▶ [Instructions for the task]:
Output the data that follows exactly, line for line.

┏━━

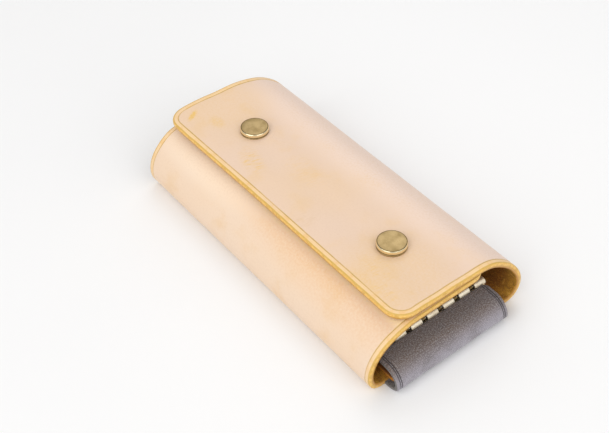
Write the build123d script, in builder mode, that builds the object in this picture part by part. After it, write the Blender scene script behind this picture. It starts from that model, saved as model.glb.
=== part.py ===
"""Snap-closed leather wrap case with a six-hook key rail.

Frame: +X runs along the case towards the end with the key rail, +Y towards the tall fold,
+Z up. The origin is the middle of the case's underside, on the surface it lies on. Millimetres.
"""

from build123d import *
from math import asin, atan, cos, degrees, radians, sin, tan
import os

os.makedirs("parts", exist_ok=True)

# --- Driving dimensions ---------------------------------------------------------------------

# One sheet of leather makes the back panel, both folds, the front panel and the flap
case_length = 122.0
half_width = 31.2
leather = 2.0
fold_gap = 0.2            # the sheet is parted by this much at each hinge line

# Front fold (low, at -Y) and the front panel that runs on from it under the flap
front_fold = (15.6, 14.2)  # width and height of its upper quarter
front_fold_base = 6.1
front_corner_width = 4.0
front_panel_end = 16.0
front_hinge_height = 10.2
front_corner_radius = 5.0

# Spine fold (tall, at +Y) and the flap that runs on from it over the top
spine_fold = (20.0, 17.45)
spine_fold_base = 7.5
spine_corner_width = 8.0
flap_edge_y = -19.8
flap_edge_height = 23.5
spine_hinge_height = 12.5
flap_corner_radius = 7.0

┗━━

▶ [Exercise output]:
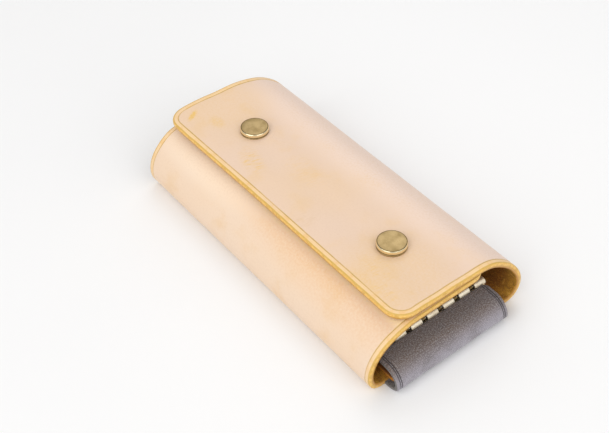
Write the build123d script, in builder mode, that builds the object in this picture part by part. After it, write the Blender scene script behind this picture. It starts from that model, saved as model.glb.
=== part.py ===
"""Snap-closed leather wrap case with a six-hook key rail.

Frame: +X runs along the case towards the end with the key rail, +Y towards the tall fold,
+Z up. The origin is the middle of the case's underside, on the surface it lies on. Millimetres.
"""

from build123d import *
from math import asin, atan, cos, degrees, radians, sin, tan
import os

os.makedirs("parts", exist_ok=True)

# --- Driving dimensions ---------------------------------------------------------------------

# One sheet of leather makes the back panel, both folds, the front panel and the flap
case_length = 122.0
half_width = 31.2
leather = 2.0
fold_gap = 0.2            # the sheet is parted by this much at each hinge line

# Front fold (low, at -Y) and the front panel that runs on from it under the flap
front_fold = (15.6, 14.2)  # width and height of its upper quarter
front_fold_base = 6.1
front_corner_width = 4.0
front_panel_end = 16.0
front_hinge_height = 10.2
front_corner_radius = 5.0

# Spine fold (tall, at +Y) and the flap that runs on from it over the top
spine_fold = (20.0, 17.45)
spine_fold_base = 7.5
spine_corner_width = 8.0
flap_edge_y = -19.8
flap_edge_height = 23.5
spine_hinge_height = 12.5
flap_corner_radius = 7.0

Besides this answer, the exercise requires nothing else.